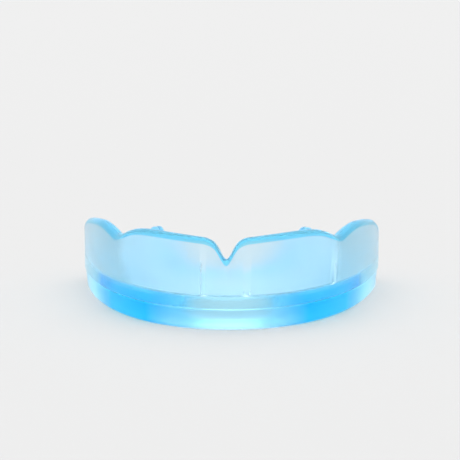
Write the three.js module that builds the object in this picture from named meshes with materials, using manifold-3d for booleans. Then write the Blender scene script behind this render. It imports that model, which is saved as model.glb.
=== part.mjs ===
// A boil-and-bite mouthguard in three moulded layers, in millimetres, +Z up.
// The front teeth's side faces -Y, the open ends face +Y, and it rests on its flat bite face at Z = 0.
import * as THREE from "three";
import { mergeVertices } from "three/addons/utils/BufferGeometryUtils.js";
import Module from "manifold-3d";

// Plan of the arch
const WIDTH = 62; // across the widest point of the molar walls
const DEPTH = 46; // from the front face to the ends of the legs
const STRAIGHT_FROM = 38; // depth where a leg stops curving
const LIP_FLAT = 17; // pull of the curve along the flat front
const CHEEK_PULL = [27.7, 16]; // pull of the curve at the cheek: from the middle, and depth
const TOE_IN = 0.2; // how far a leg's end turns in from the widest point
const END_ROUND = 6; // length of the rounded end of a leg
const END_SPARE = 2; // the gutter runs on this far past the ends, and the trim takes it off
const TRIM_CLEAR = 0.1; // the trim clears a leg's straight sides by this much
const STEPS = 60; // stations along the whole arch

// Section across the arch, at the front teeth
const SECTION_WIDTH = 13; // from the lip face to the tongue face
const RIM_UP = 20; // walls are drawn to this height, then lowered to the rim
const PARTING_Z = 4.2; // line between the bite base and the tray
const GAP = 0.3; // clearance between neighbouring layers
const BASE_DRAFT = 0.35; // how far the base leans in towards its bottom
const BASE_EDGE_R = 0.8;
const TRAY_WALL = 1.3;
const TRAY_FLOOR = 0.7;
const TRAY_RIM_R = 1.1;
const LINER_WALL = 1.6; // at the channel floor
const LINER_RIM_WALL = 0.7; // thins to this at the rim
const LINER_FLOOR = 0.75;
const LINER_RIM_R = 0.5;
const LINER_RIM_DROP = 0.3; // the liner stops short of the tray's rim
const WALL_SPLIT_Z = 12; // section points above this belong to a rim

// Along the arch: distance from the front middle, and the value there
const ARCH_WIDTHS = [[0, 13], [20, 14], [40, 16.4], [50, 16.6], [65, 16.6]];
const LIP_RIM = [
  [0, 17.6], [5, 18], [10, 18.35], [16.5, 18.5], [20, 18.15], [22.5, 17.45], [25, 16.45], [27, 16],
  [29, 16.55], [31.5, 17.15], [35, 17.42], [39, 17.05], [42.5, 16.5], [47, 15.5], [54, 12.6], [58, 10],
  [65, 6.9],
];
const TONGUE_RIM = [
  [0, 7.9], [14, 8.1], [26, 9.1], [36, 10.7], [46, 12.5], [50, 12.9], [54, 12.3], [58, 10.2], [65, 6.9],
];

// Notch for the lip's frenum, in the middle of the front wall
const NOTCH_BOTTOM_Z = 13.8;
const NOTCH_TIP_R = 0.6;
const NOTCH_LIP_Z = 17.8;
const NOTCH_SAG = 0.45; // how far its shoulders dip before they turn down
const NOTCH_HALF_WIDTH = 4;
const NOTCH_REACH = 5; // runs through the front wall only

// Ribs moulded on the liner's lip wall: distance from the front middle, top height and width
const RIBS = [[-4.9, 13, 1.2], [4.2, 7.4, 1.4], [27, 10.5, 1.3]];
const RIB_PROUD = 0.6;

// Clear blue EVA: the thick base looks deepest, the hazy liner palest
const BASE_FINISH = { color: 0x55b8f4, roughness: 0.35, metalness: 0 };
const TRAY_FINISH = { color: 0xb9dff6, roughness: 0.3, metalness: 0 };
const LINER_FINISH = { color: 0xd4ebf8, roughness: 0.45, metalness: 0 };

const HALF = WIDTH / 2;
const FRONT_Y = -DEPTH / 2;
const BACK_Y = DEPTH / 2;

const wasm = await Module();
wasm.setup();

const archCurve = outerArch();
const ARCH_LENGTH = archCurve.getLength();

// The arch's outer line from the left end, round the front, to the right end.
function outerArch() {
  const end = new THREE.Vector2(HALF - TOE_IN, BACK_Y + END_SPARE);
  const wide = new THREE.Vector2(HALF, FRONT_Y + STRAIGHT_FROM);
  const cheek = new THREE.Vector2(CHEEK_PULL[0], FRONT_Y + CHEEK_PULL[1]);
  const lip = new THREE.Vector2(LIP_FLAT, FRONT_Y);
  const front = new THREE.Vector2(0, FRONT_Y);
  const mirrored = (point) => new THREE.Vector2(-point.x, point.y);
  const path = new THREE.CurvePath();
  path.add(new THREE.LineCurve(mirrored(end), mirrored(wide)));
  path.add(new THREE.CubicBezierCurve(mirrored(wide), mirrored(cheek), mirrored(lip), front));
  path.add(new THREE.CubicBezierCurve(front, lip, cheek, wide));
  path.add(new THREE.LineCurve(wide, end));
  return path;
}

// A smooth value along the arch, through its stations.
function along(stations) {
  const distances = stations.map((station) => station[0]);
  const values = stations.map((station) => station[1]);
  const spline = new THREE.CubicInterpolant(distances, values, 1, new Float32Array(1));
  return (distance) => spline.evaluate(Math.abs(distance))[0];
}
const archWidth = along(ARCH_WIDTHS);
const lipRim = along(LIP_RIM);
const tongueRim = along(TONGUE_RIM);

// A point on the arch, a signed distance from the front middle, set inwards by inset.
function onArch(distance, inset) {
  const share = distance / ARCH_LENGTH + 0.5;
  const point = archCurve.getPoint(share);
  const tangent = archCurve.getTangent(share);
  return new THREE.Vector2(point.x - tangent.y * inset, point.y + tangent.x * inset);
}

// Extrudes a section as a straight gutter, then bends the gutter round the arch.
// In the section x runs inwards from the lip face and y runs up.
function layer(section) {
  const gutter = new THREE.ExtrudeGeometry(section, {
    depth: 1,
    steps: STEPS,
    bevelEnabled: false,
    curveSegments: 2,
  });
  const points = gutter.attributes.position;
  for (let i = 0; i < points.count; i++) {
    const distance = (points.getZ(i) - 0.5) * ARCH_LENGTH;
    const onTongueSide = points.getX(i) > SECTION_WIDTH / 2;
    const onRim = points.getY(i) > WALL_SPLIT_Z;
    const rim = onTongueSide ? tongueRim(distance) : lipRim(distance);
    const inset = points.getX(i) + (onTongueSide ? archWidth(distance) - SECTION_WIDTH : 0);
    const height = points.getY(i) + (onRim ? rim - RIM_UP : 0);
    const place = onArch(distance, inset);
    points.setXYZ(i, place.x, place.y, height);
  }
  return solidOf(gutter);
}

// A closed geometry as a manifold-3d solid.
function solidOf(geometry) {
  geometry.deleteAttribute("normal");
  geometry.deleteAttribute("uv");
  const merged = mergeVertices(geometry, 1e-4);
  const mesh = new wasm.Mesh({
    numProp: 3,
    vertProperties: merged.attributes.position.array,
    triVerts: new Uint32Array(merged.index.array),
  });
  return new wasm.Manifold(mesh);
}

// A named mesh from a solid, with its layer's finish.
function meshOf(name, solid, finish) {
  const { vertProperties, triVerts } = solid.getMesh();
  const geometry = new THREE.BufferGeometry();
  geometry.setAttribute("position", new THREE.BufferAttribute(vertProperties, 3));
  geometry.setIndex(new THREE.BufferAttribute(triVerts, 1));
  geometry.computeVertexNormals();
  const mesh = new THREE.Mesh(geometry, new THREE.MeshStandardMaterial(finish));
  mesh.name = name;
  return mesh;
}

// The slab that the wearer bites on, with drafted sides and rounded bottom edges.
function baseSection() {
  const top = PARTING_Z - GAP / 2;
  const left = GAP / 2 + BASE_DRAFT;
  const right = SECTION_WIDTH - left;
  const shape = new THREE.Shape();
  shape.moveTo(GAP / 2, top);
  shape.lineTo(left, BASE_EDGE_R);
  shape.absarc(left + BASE_EDGE_R, BASE_EDGE_R, BASE_EDGE_R, Math.PI, 1.5 * Math.PI);
  shape.lineTo(right - BASE_EDGE_R, 0);
  shape.absarc(right - BASE_EDGE_R, BASE_EDGE_R, BASE_EDGE_R, 1.5 * Math.PI, 2 * Math.PI);
  shape.lineTo(SECTION_WIDTH - GAP / 2, top);
  return shape;
}

// The firm tray: a thin floor between two walls whose outer rims are rounded.
function traySection() {
  const bottom = PARTING_Z + GAP / 2;
  const floor = bottom + TRAY_FLOOR;
  const roundFrom = RIM_UP - TRAY_RIM_R;
  const shape = new THREE.Shape();
  shape.moveTo(0, bottom);
  shape.lineTo(SECTION_WIDTH, bottom);
  shape.lineTo(SECTION_WIDTH, roundFrom);
  shape.absarc(SECTION_WIDTH - TRAY_RIM_R, roundFrom, TRAY_RIM_R, 0, Math.PI / 2);
  shape.lineTo(SECTION_WIDTH - TRAY_WALL, RIM_UP);
  shape.lineTo(SECTION_WIDTH - TRAY_WALL, floor);
  shape.lineTo(TRAY_WALL, floor);
  shape.lineTo(TRAY_WALL, RIM_UP);
  shape.lineTo(TRAY_RIM_R, RIM_UP);
  shape.absarc(TRAY_RIM_R, roundFrom, TRAY_RIM_R, Math.PI / 2, Math.PI);
  return shape;
}

// The soft lining inside the tray, which takes the shape of the teeth.
function linerSection() {
  const bottom = PARTING_Z + GAP / 2 + TRAY_FLOOR + GAP;
  const floor = bottom + LINER_FLOOR;
  const left = TRAY_WALL + GAP;
  const right = SECTION_WIDTH - left;
  const rim = RIM_UP - LINER_RIM_DROP;
  const roundFrom = rim - LINER_RIM_R;
  const rimLeft = left + LINER_RIM_WALL;
  const rimRight = right - LINER_RIM_WALL;
  const shape = new THREE.Shape();
  shape.moveTo(left, bottom);
  shape.lineTo(right, bottom);
  shape.lineTo(right, rim);
  shape.lineTo(rimRight + LINER_RIM_R, rim);
  shape.absarc(rimRight + LINER_RIM_R, roundFrom, LINER_RIM_R, Math.PI / 2, Math.PI);
  shape.lineTo(right - LINER_WALL, floor);
  shape.lineTo(left + LINER_WALL, floor);
  shape.lineTo(rimLeft, roundFrom);
  shape.absarc(rimLeft - LINER_RIM_R, roundFrom, LINER_RIM_R, 0, Math.PI / 2);
  shape.lineTo(left, rim);
  return shape;
}

// The outline that all layers are trimmed to from above, which rounds the leg ends.
function planTrim() {
  const endWidth = archWidth(ARCH_LENGTH / 2);
  const legX = HALF - TOE_IN - endWidth / 2;
  const halfWidth = endWidth / 2 + TRIM_CLEAR;
  const roundFrom = BACK_Y - END_ROUND;
  const shape = new THREE.Shape();
  shape.moveTo(-HALF - 1, FRONT_Y - 1);
  shape.lineTo(HALF + 1, FRONT_Y - 1);
  shape.lineTo(HALF + 1, roundFrom);
  shape.absellipse(legX, roundFrom, halfWidth, END_ROUND, 0, Math.PI);
  shape.absellipse(-legX, roundFrom, halfWidth, END_ROUND, 0, Math.PI);
  shape.lineTo(-HALF - 1, roundFrom);
  const prism = new THREE.ExtrudeGeometry(shape, {
    depth: RIM_UP + 2,
    bevelEnabled: false,
    curveSegments: 10,
  });
  prism.translate(0, 0, -1);
  return solidOf(prism);
}

// A V with a rounded tip and easy shoulders, cut from front to back through the lip wall.
function notchCutter() {
  const tipZ = NOTCH_BOTTOM_Z + NOTCH_TIP_R;
  const shoulder = NOTCH_HALF_WIDTH / 2;
  const shape = new THREE.Shape();
  shape.moveTo(-NOTCH_HALF_WIDTH, RIM_UP);
  shape.lineTo(-NOTCH_HALF_WIDTH, NOTCH_LIP_Z);
  shape.quadraticCurveTo(-shoulder, NOTCH_LIP_Z - NOTCH_SAG, -NOTCH_TIP_R, tipZ);
  shape.absarc(0, tipZ, NOTCH_TIP_R, Math.PI, 2 * Math.PI);
  shape.quadraticCurveTo(shoulder, NOTCH_LIP_Z - NOTCH_SAG, NOTCH_HALF_WIDTH, NOTCH_LIP_Z);
  shape.lineTo(NOTCH_HALF_WIDTH, RIM_UP);
  const prism = new THREE.ExtrudeGeometry(shape, {
    depth: NOTCH_REACH + 1,
    bevelEnabled: false,
    curveSegments: 6,
  });
  prism.rotateX(Math.PI / 2);
  prism.translate(0, FRONT_Y + NOTCH_REACH, 0);
  return solidOf(prism);
}

// A short upright rib that stands out of the liner's lip wall into the channel.
function rib([distance, topZ, width]) {
  const wallFace = TRAY_WALL + GAP + LINER_WALL;
  const bottom = PARTING_Z + GAP / 2 + TRAY_FLOOR + GAP + LINER_FLOOR / 2;
  const thickness = RIB_PROUD + LINER_WALL / 2;
  const bar = new THREE.BoxGeometry(width, thickness, topZ - bottom);
  const foot = onArch(distance, wallFace + RIB_PROUD - thickness / 2);
  const outer = onArch(distance, 0);
  bar.rotateZ(Math.atan2(foot.y - outer.y, foot.x - outer.x) - Math.PI / 2);
  bar.translate(foot.x, foot.y, (topZ + bottom) / 2);
  return solidOf(bar);
}

const trim = planTrim();
const notch = notchCutter();

const biteBase = layer(baseSection()).intersect(trim);
const outerTray = layer(traySection()).intersect(trim).subtract(notch);
let fitLiner = layer(linerSection()).intersect(trim).subtract(notch);
for (const size of RIBS) fitLiner = fitLiner.add(rib(size));

const mouthguard = new THREE.Group();
mouthguard.add(meshOf("bite_base", biteBase, BASE_FINISH));
mouthguard.add(meshOf("outer_tray", outerTray, TRAY_FINISH));
mouthguard.add(meshOf("fit_liner", fitLiner, LINER_FINISH));

export default mouthguard;
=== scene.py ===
# A boil-and-bite mouthguard in clear blue EVA: bite base, outer tray and fitting liner.
# Each layer is drawn out as a straight gutter, shaped station by station, then bent round the arch.
import bisect
import math

import bmesh
import bpy
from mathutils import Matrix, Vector


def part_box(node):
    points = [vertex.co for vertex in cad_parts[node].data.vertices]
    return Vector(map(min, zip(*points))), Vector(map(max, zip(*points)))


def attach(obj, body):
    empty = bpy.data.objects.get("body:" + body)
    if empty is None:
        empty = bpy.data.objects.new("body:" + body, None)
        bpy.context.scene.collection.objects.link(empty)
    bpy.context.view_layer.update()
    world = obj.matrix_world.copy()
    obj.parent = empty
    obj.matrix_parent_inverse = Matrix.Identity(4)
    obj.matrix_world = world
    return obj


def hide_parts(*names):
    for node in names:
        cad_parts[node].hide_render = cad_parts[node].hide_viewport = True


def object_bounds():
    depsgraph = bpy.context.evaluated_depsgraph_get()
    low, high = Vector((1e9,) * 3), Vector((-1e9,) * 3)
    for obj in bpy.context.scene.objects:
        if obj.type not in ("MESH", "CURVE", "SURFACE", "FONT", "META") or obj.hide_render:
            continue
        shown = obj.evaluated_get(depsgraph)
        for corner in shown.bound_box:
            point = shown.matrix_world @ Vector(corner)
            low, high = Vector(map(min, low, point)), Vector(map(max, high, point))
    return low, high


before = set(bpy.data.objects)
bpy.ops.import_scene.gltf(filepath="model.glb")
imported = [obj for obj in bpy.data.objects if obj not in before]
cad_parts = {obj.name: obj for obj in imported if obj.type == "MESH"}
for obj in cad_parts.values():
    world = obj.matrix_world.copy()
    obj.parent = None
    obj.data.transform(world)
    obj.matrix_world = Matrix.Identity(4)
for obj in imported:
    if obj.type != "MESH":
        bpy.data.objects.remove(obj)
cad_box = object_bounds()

MM = 0.001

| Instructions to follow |
Your task is to quote exactly the lines beginning with the one that contains "const mouthguard = new THREE.Group();" and ending with the one that contains "point = shown.matrix_world", with nothing left out or added.

| The output |
const mouthguard = new THREE.Group();
mouthguard.add(meshOf("bite_base", biteBase, BASE_FINISH));
mouthguard.add(meshOf("outer_tray", outerTray, TRAY_FINISH));
mouthguard.add(meshOf("fit_liner", fitLiner, LINER_FINISH));

export default mouthguard;
=== scene.py ===
# A boil-and-bite mouthguard in clear blue EVA: bite base, outer tray and fitting liner.
# Each layer is drawn out as a straight gutter, shaped station by station, then bent round the arch.
import bisect
import math

import bmesh
import bpy
from mathutils import Matrix, Vector


def part_box(node):
    points = [vertex.co for vertex in cad_parts[node].data.vertices]
    return Vector(map(min, zip(*points))), Vector(map(max, zip(*points)))


def attach(obj, body):
    empty = bpy.data.objects.get("body:" + body)
    if empty is None:
        empty = bpy.data.objects.new("body:" + body, None)
        bpy.context.scene.collection.objects.link(empty)
    bpy.context.view_layer.update()
    world = obj.matrix_world.copy()
    obj.parent = empty
    obj.matrix_parent_inverse = Matrix.Identity(4)
    obj.matrix_world = world
    return obj


def hide_parts(*names):
    for node in names:
        cad_parts[node].hide_render = cad_parts[node].hide_viewport = True


def object_bounds():
    depsgraph = bpy.context.evaluated_depsgraph_get()
    low, high = Vector((1e9,) * 3), Vector((-1e9,) * 3)
    for obj in bpy.context.scene.objects:
        if obj.type not in ("MESH", "CURVE", "SURFACE", "FONT", "META") or obj.hide_render:
            continue
        shown = obj.evaluated_get(depsgraph)
        for corner in shown.bound_box:
            point = shown.matrix_world @ Vector(corner)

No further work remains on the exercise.